[Data shown]
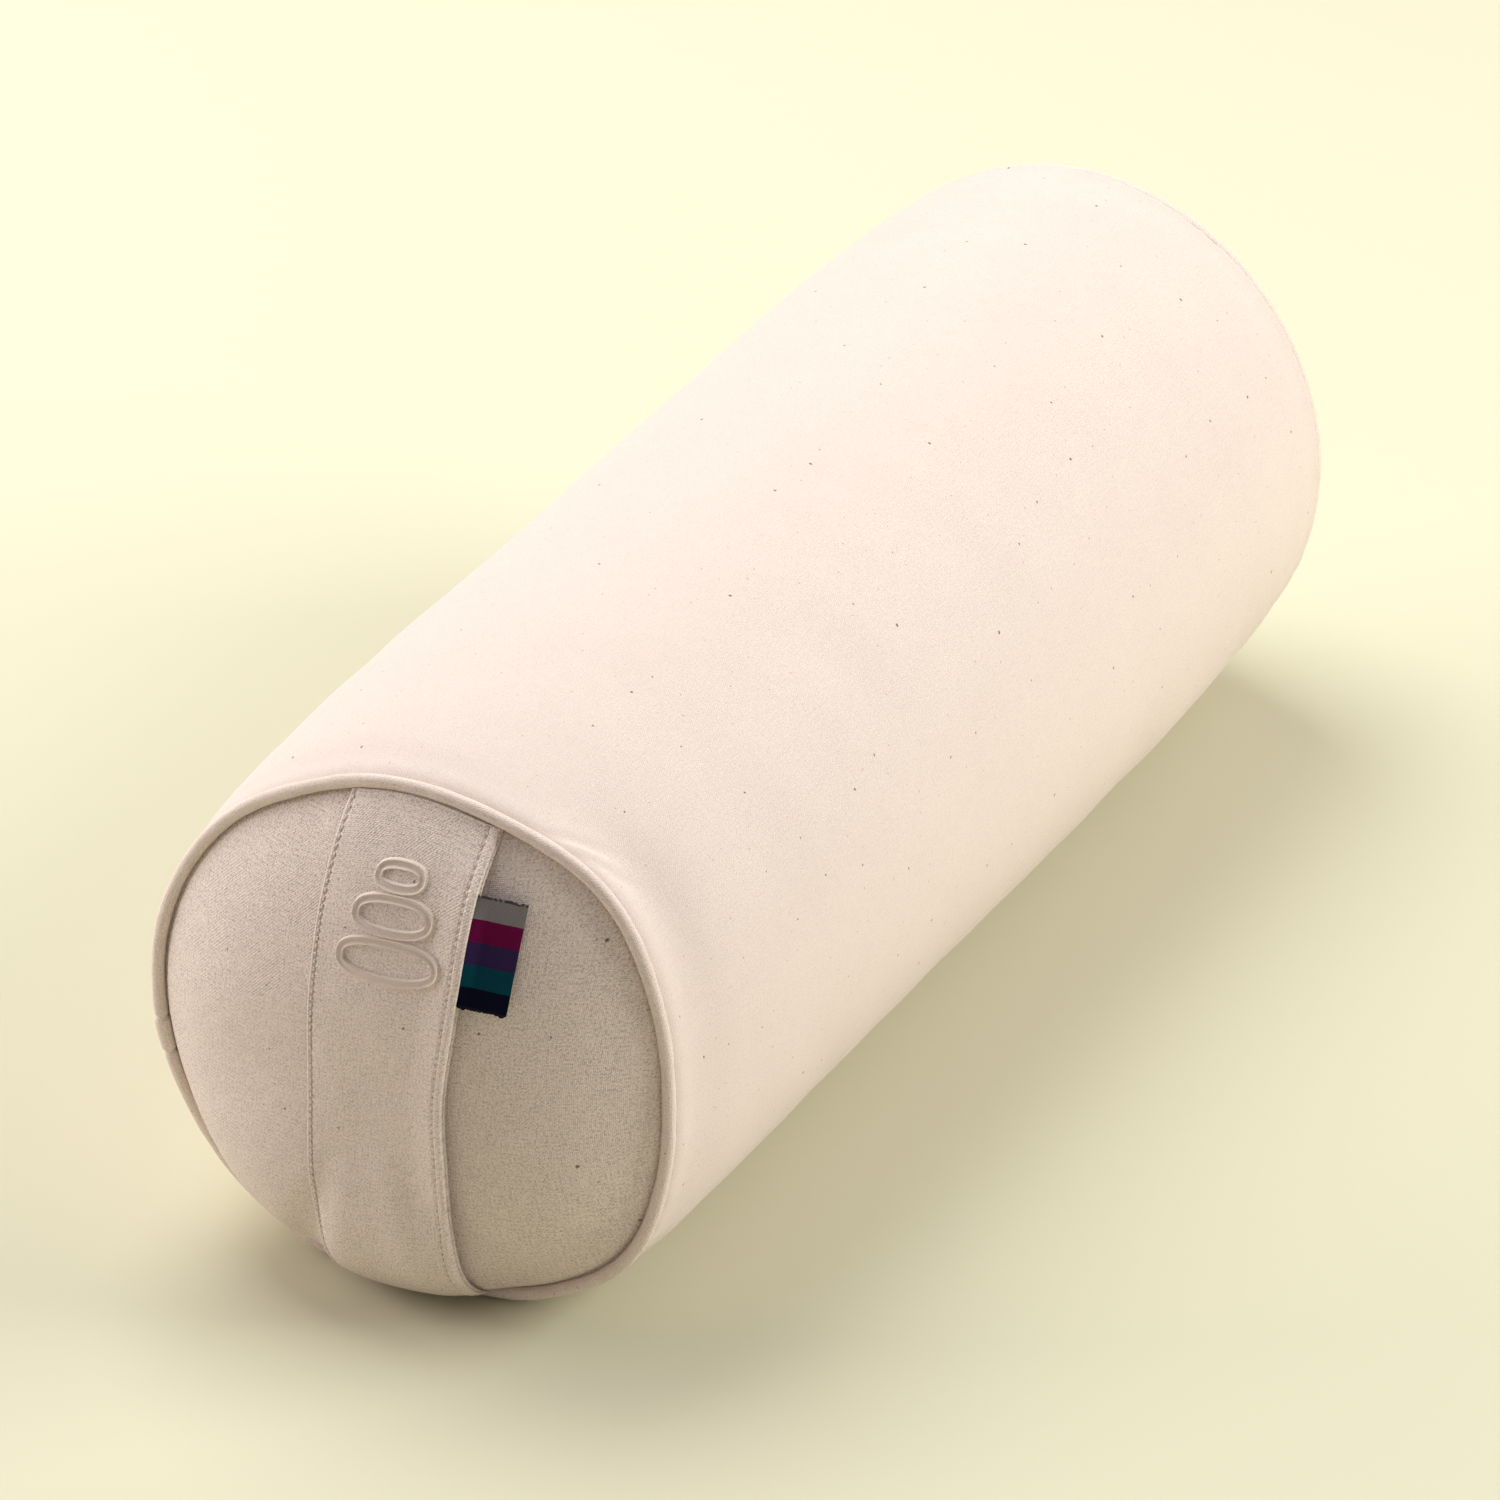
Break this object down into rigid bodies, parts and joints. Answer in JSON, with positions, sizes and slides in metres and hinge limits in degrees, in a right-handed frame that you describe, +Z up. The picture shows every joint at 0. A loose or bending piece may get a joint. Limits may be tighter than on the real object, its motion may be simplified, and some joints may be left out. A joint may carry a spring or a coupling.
{
  "type": "bolster pillow",
  "caption": "Cylindrical massage and yoga bolster with a zipped, piped cotton cover, a flat end handle with a side label, and a packed inner liner.",
  "frame": {"origin": "on the floor, in the middle of the flat that the roll rests on, under the middle of its length", "axes": "+Y along the roll from its handle end to its plain end, +Z up, the zip on the -X side"},
  "size_m": [0.2354, 0.6468, 0.2165],
  "materials": {
    "canvas": "matte",
    "piping_canvas": "matte",
    "piping_cord": "matte",
    "embroidery_thread": "satin",
    "sewing_thread": "satin",
    "woven_label": "matte",
    "zip_tape": "matte",
    "zip_coil": "satin",
    "zip_metal": "satin",
    "ticking": "matte",
    "hull_filling": "matte"
  },
  "bodies": {
    "cover": {"cover_tube": "canvas", "front_end_panel": "canvas", "rear_end_panel": "canvas", "front_piping": "piping_canvas", "front_piping_core": "piping_cord", "rear_piping": "piping_canvas", "rear_piping_core": "piping_cord", "handle_upper_leg": "canvas", "handle_upper_leg_lining": "canvas", "handle_lower_leg": "canvas", "handle_lower_leg_lining": "canvas", "zip_tape_upper": "zip_tape", "zip_tape_lower": "zip_tape", "zip_coil_upper": "zip_coil", "zip_coil_lower": "zip_coil", "zip_top_stops": "zip_metal", "zip_bottom_stop": "zip_metal", "liner_tube": "ticking", "liner_front_end": "ticking", "liner_rear_end": "ticking", "filling": "hull_filling"},
    "handle": {"handle_grip": "canvas", "handle_grip_lining": "canvas", "handle_motif": "embroidery_thread", "handle_stitching": "sewing_thread"},
    "side_label": {"side_label": "woven_label"},
    "zip_slider": {"zip_slider": "zip_metal"},
    "zip_pull": {"zip_pull": "zip_metal"}
  },
  "joints": [
    {"name": "handle_lift", "type": "slide", "parent": "cover", "child": "handle", "axis": [0, -1, 0], "range_m": [0, 0.012], "deforming": ["handle_upper_leg", "handle_upper_leg_lining", "handle_lower_leg", "handle_lower_leg_lining"]},
    {"name": "label_flip", "type": "hinge", "parent": "handle", "child": "side_label", "pos_m": [0.0373, -0.32398, 0.1435], "axis": [0, -0.357, -0.9341], "range_deg": [0, 140]},
    {"name": "zip_slide", "type": "slide", "parent": "cover", "child": "zip_slider", "axis": [0, 1, 0], "range_m": [0, 0.338]},
    {"name": "zip_pull_hinge", "type": "hinge", "parent": "zip_slider", "child": "zip_pull", "pos_m": [-0.11845, -0.1701, 0.1015], "axis": [0, 0, 1], "range_deg": [0, 175]}
  ]
}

[Work required]
Return the material exactly as it stands.

[Full output]
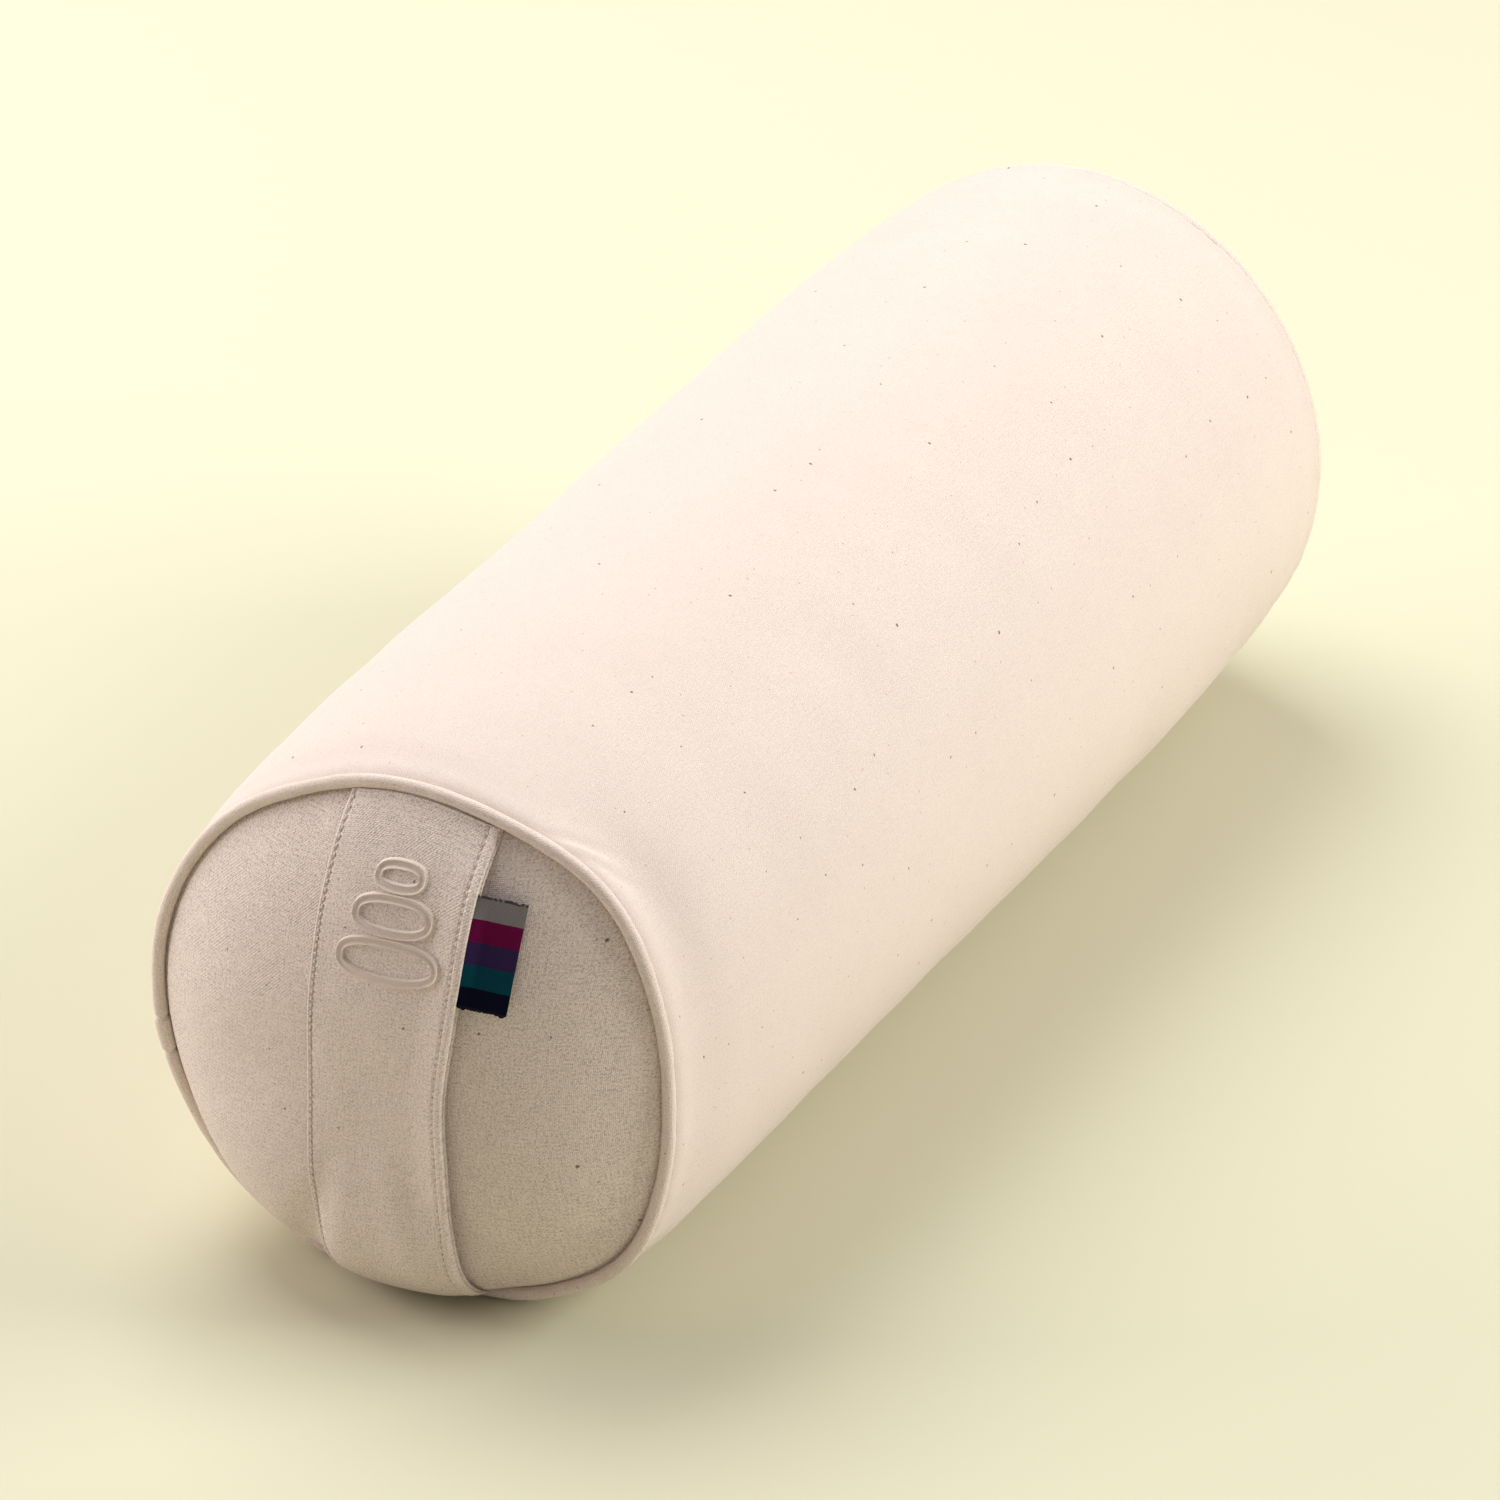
Break this object down into rigid bodies, parts and joints. Answer in JSON, with positions, sizes and slides in metres and hinge limits in degrees, in a right-handed frame that you describe, +Z up. The picture shows every joint at 0. A loose or bending piece may get a joint. Limits may be tighter than on the real object, its motion may be simplified, and some joints may be left out. A joint may carry a spring or a coupling.
{
  "type": "bolster pillow",
  "caption": "Cylindrical massage and yoga bolster with a zipped, piped cotton cover, a flat end handle with a side label, and a packed inner liner.",
  "frame": {"origin": "on the floor, in the middle of the flat that the roll rests on, under the middle of its length", "axes": "+Y along the roll from its handle end to its plain end, +Z up, the zip on the -X side"},
  "size_m": [0.2354, 0.6468, 0.2165],
  "materials": {
    "canvas": "matte",
    "piping_canvas": "matte",
    "piping_cord": "matte",
    "embroidery_thread": "satin",
    "sewing_thread": "satin",
    "woven_label": "matte",
    "zip_tape": "matte",
    "zip_coil": "satin",
    "zip_metal": "satin",
    "ticking": "matte",
    "hull_filling": "matte"
  },
  "bodies": {
    "cover": {"cover_tube": "canvas", "front_end_panel": "canvas", "rear_end_panel": "canvas", "front_piping": "piping_canvas", "front_piping_core": "piping_cord", "rear_piping": "piping_canvas", "rear_piping_core": "piping_cord", "handle_upper_leg": "canvas", "handle_upper_leg_lining": "canvas", "handle_lower_leg": "canvas", "handle_lower_leg_lining": "canvas", "zip_tape_upper": "zip_tape", "zip_tape_lower": "zip_tape", "zip_coil_upper": "zip_coil", "zip_coil_lower": "zip_coil", "zip_top_stops": "zip_metal", "zip_bottom_stop": "zip_metal", "liner_tube": "ticking", "liner_front_end": "ticking", "liner_rear_end": "ticking", "filling": "hull_filling"},
    "handle": {"handle_grip": "canvas", "handle_grip_lining": "canvas", "handle_motif": "embroidery_thread", "handle_stitching": "sewing_thread"},
    "side_label": {"side_label": "woven_label"},
    "zip_slider": {"zip_slider": "zip_metal"},
    "zip_pull": {"zip_pull": "zip_metal"}
  },
  "joints": [
    {"name": "handle_lift", "type": "slide", "parent": "cover", "child": "handle", "axis": [0, -1, 0], "range_m": [0, 0.012], "deforming": ["handle_upper_leg", "handle_upper_leg_lining", "handle_lower_leg", "handle_lower_leg_lining"]},
    {"name": "label_flip", "type": "hinge", "parent": "handle", "child": "side_label", "pos_m": [0.0373, -0.32398, 0.1435], "axis": [0, -0.357, -0.9341], "range_deg": [0, 140]},
    {"name": "zip_slide", "type": "slide", "parent": "cover", "child": "zip_slider", "axis": [0, 1, 0], "range_m": [0, 0.338]},
    {"name": "zip_pull_hinge", "type": "hinge", "parent": "zip_slider", "child": "zip_pull", "pos_m": [-0.11845, -0.1701, 0.1015], "axis": [0, 0, 1], "range_deg": [0, 175]}
  ]
}